The first section of this article describes the reception of Llimona’s work until now, as well as the difficulties of determining how much input Alas had in recommending scenes for illustration and/or editing the final images. In that first section comparisons are also made with other Restoration novelists – notably Emilia Pardo Bazán – and their attitudes to illustrated editions. The second section conducts a detailed analysis of how the illustrations might be read alongside the text. That analysis serves to show what an attentive reader of the text Llimona, in particular, was and how much the illustrations reinforce and heighten moments of pathos, irony or humour in the novel.

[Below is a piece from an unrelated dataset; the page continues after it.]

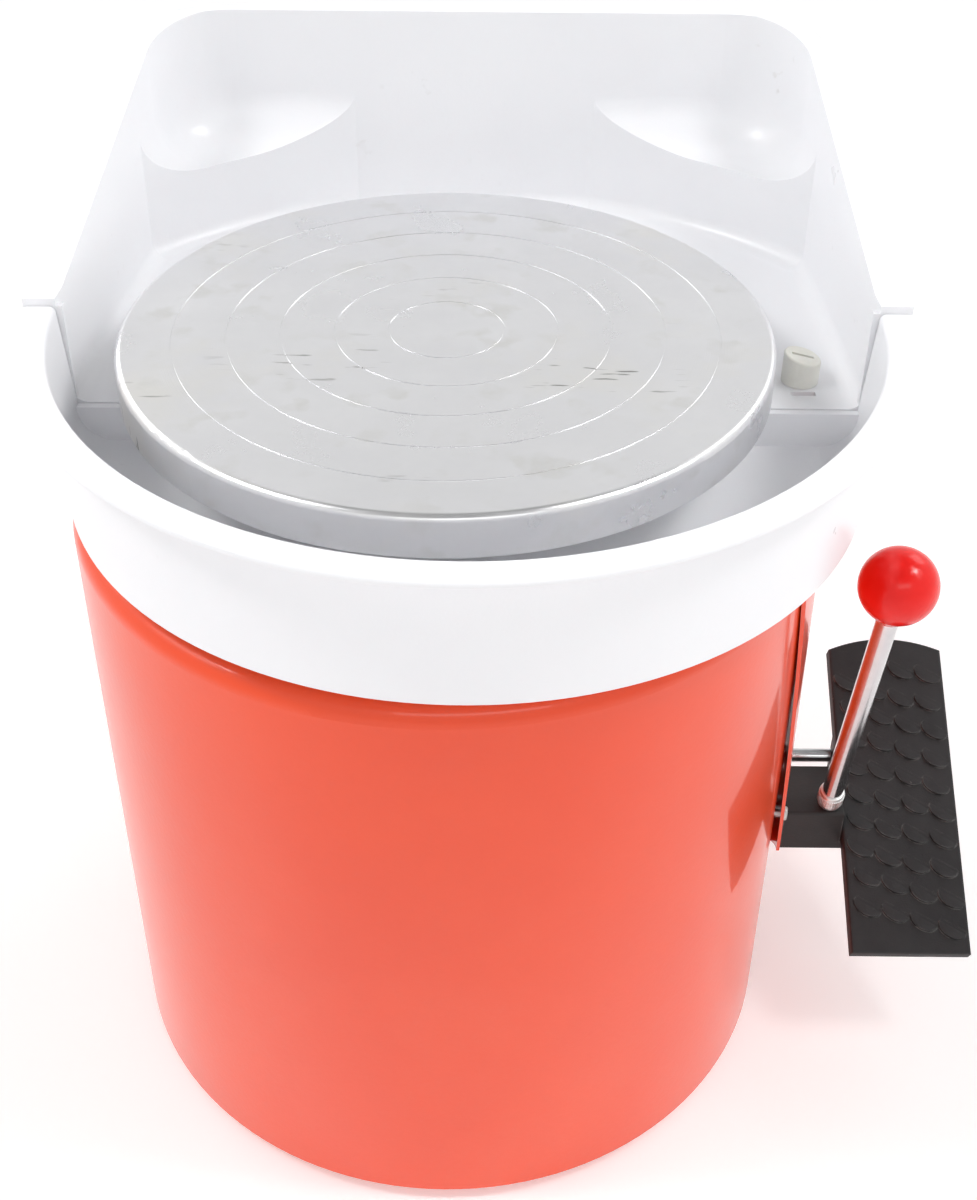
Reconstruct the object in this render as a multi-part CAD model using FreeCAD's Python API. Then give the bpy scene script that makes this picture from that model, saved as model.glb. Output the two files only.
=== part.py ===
import FreeCAD, Part
import math
import os

# Tabletop pottery wheel. Millimetres, +Z up, origin on the wheel's axis at the surface it stands on.
# The potter sits at -Y, the foot pedal and hand lever are at +X, the tall splash wall is at +Y.

# Wheel head
head_radius = 125.0
head_thickness = 17.3
head_top = 346.0
head_edge_round = 2.5
groove_first_radius = 22.0
groove_pitch = 20.5
groove_count = 5
groove_width = 0.7
groove_depth = 0.35

# Drum
drum_radius = 149.5
drum_bottom = 6.0
deck_top = 284.0
sheet = 1.5
shoulder_round = 8.0
shell_flange = 12.0
shell_gap = 0.5
deck_thickness = 3.0
base_thickness = 3.0
ring_outer_radius = 134.0
ring_inner_radius = 116.0
column_radius = 8.0
column_circle = 125.0
column_angles = (45.0, 135.0, 225.0, 315.0)

# Splash basin
basin_shift = 8.0
basin_radius = 160.0
basin_wall = 3.5
basin_bottom = 292.0
basin_draft = 3.5
rim_top = 353.0
rim_overhang = 9.0
rim_height = 3.4
rim_top_round = 1.6
rim_under_round = 1.0
rim_inner_round = 2.5
rear_rim_share = 0.45
basin_foot_round = 1.5
rear_rim_step = 3.0
front_floor = 295.5
rear_floor = 311.0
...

There are plenty of articles, guides, and studies available on La Regenta but I want to note two that I found extremely useful (even if just skimming through them). I’ll note whenever I’m using these books. They are
Brent, Albert. 1951. Leopoldo Alas and La Regenta: A Study in Nineteenth Century Spanish Prose Fiction. Columbia: Curators of the University of Missouri.
Rutherford, John. 1974. Leopoldo Alas: La Regenta (Critical Guides to Spanish Texts). London: Grant & Cutler Ltd in association with Tamesis Books Ltd.
The next post will rely on Albert Brent’s study and his comments on Alas the critic.
All quotes from the novel and introduction are taken from the Penguin Classics edition shown below, translated with an introduction by John Rutherford. At the time of publication Rutherford was a Fellow of The Queen’s College, Oxford. I’ve tried to maintain the spelling provided in the book, but automated spellchecking may change words to an Americanized spelling.
Richard
Looking forward to this series of posts, Dwight. Funny to hear about that "judge's wife" translation–it's not like we don't have the word "regent" in English, and a judge's wife it is not!
seraillon
Oh good heavens, I've barely cracked open Fortunata and Jacinto and now Alas? Kidding – what a succinct and tempting introduction to the novel. I look forward to reading more – and to reading this once I'm done with the other 10 pound book on the nightstand.